Once again, as I advised you in my February 1 response to your January 31 correspondence, American Media emphatically rejects any assertion that its reporting was instigated, dictated or influenced in any manner by external forces, political or otherwise. Simply put, this was and is a news story.

Yet, it is our understanding that your client’s representatives, including the Washington Post, continue to pursue and to disseminate these false and spurious allegations in a manner that is injurious to American Media and its executives.

Accordingly, we hereby demand that you cease and desist such defamatory conduct immediately. Any further dissemination of these false, vicious, speculative and unsubstantiated statements is done at your client’s peril. Absent the immediate cessation of the defamatory conduct, we will have no choice but to pursue all remedies available under applicable law.
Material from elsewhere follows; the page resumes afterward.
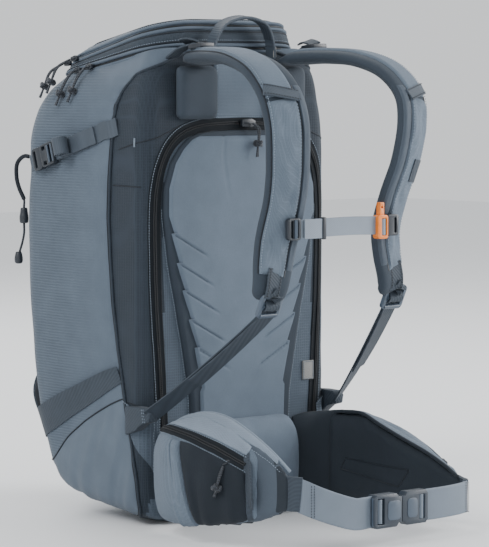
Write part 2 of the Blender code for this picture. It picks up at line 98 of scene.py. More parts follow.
# Bag cross-sections, as in the CAD: z at the back, z at the front, half width, y back, y front, radius
BAG_SECTIONS = (
    (0.0033, 0.0033, 0.100, 0.012, 0.078, 0.020),
    (0.0075, 0.027, 0.128, 0.004, 0.156, 0.034),
    (0.022, 0.048, 0.138, 0.001, 0.180, 0.035),
    (0.060, 0.084, 0.140, 0.000, 0.198, 0.035),
    (0.130, 0.140, 0.140, 0.000, 0.212, 0.035),
    (0.230, 0.230, 0.140, 0.000, 0.224, 0.035),
    (0.330, 0.320, 0.140, 0.000, 0.228, 0.035),
    (0.430, 0.410, 0.139, 0.000, 0.228, 0.036),
    (0.478, 0.450, 0.133, 0.002, 0.227, 0.040),
    (0.508, 0.478, 0.124, 0.005, 0.218, 0.044),
    (0.532, 0.496, 0.110, 0.010, 0.205, 0.048),
)
SECTION_STEPS = (6, 8, 14, 24, 34, 34, 34, 18, 12, 12)
BACK_RADIUS = 0.020

# Where the side piping runs: height, and distance round the bag from the middle of the back
PIPING_AT = (
    (0.003, 0.139), (0.017, 0.141), (0.031, 0.1445), (0.051, 0.1470), (0.087, 0.1545), (0.135, 0.1655),
    (0.195, 0.1785), (0.245, 0.1865), (0.300, 0.1915), (0.342, 0.1940), (0.385, 0.1925), (0.420, 0.1895),
    (0.445, 0.1870), (0.468, 0.1800), (0.484, 0.1680), (0.502, 0.1425), (0.512, 0.1130), (0.523, 0.0820),
    (0.532, 0.0470),
)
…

As I advised previously, we stand by the legality of our newsgathering and reporting on this matter of public interest and concern. Moreover, American Media is undeterred from continuing its reporting on a story that is unambiguously in the public interest — a position Mr. Bezos clearly appreciates as reflected in Boies Schiller January 9 letter to American Media stating that your client “does not intend to discourage reporting about him” and “supports journalistic efforts.”

That said, if your client agrees to cease and desist such defamatory behavior, we are willing to engage in constructive conversations regarding the texts and photos which we have in our possession. Dylan Howard stands ready to discuss the matter at your convenience.

All other rights, claims, counterclaims and defenses are specifically reserved and not waived.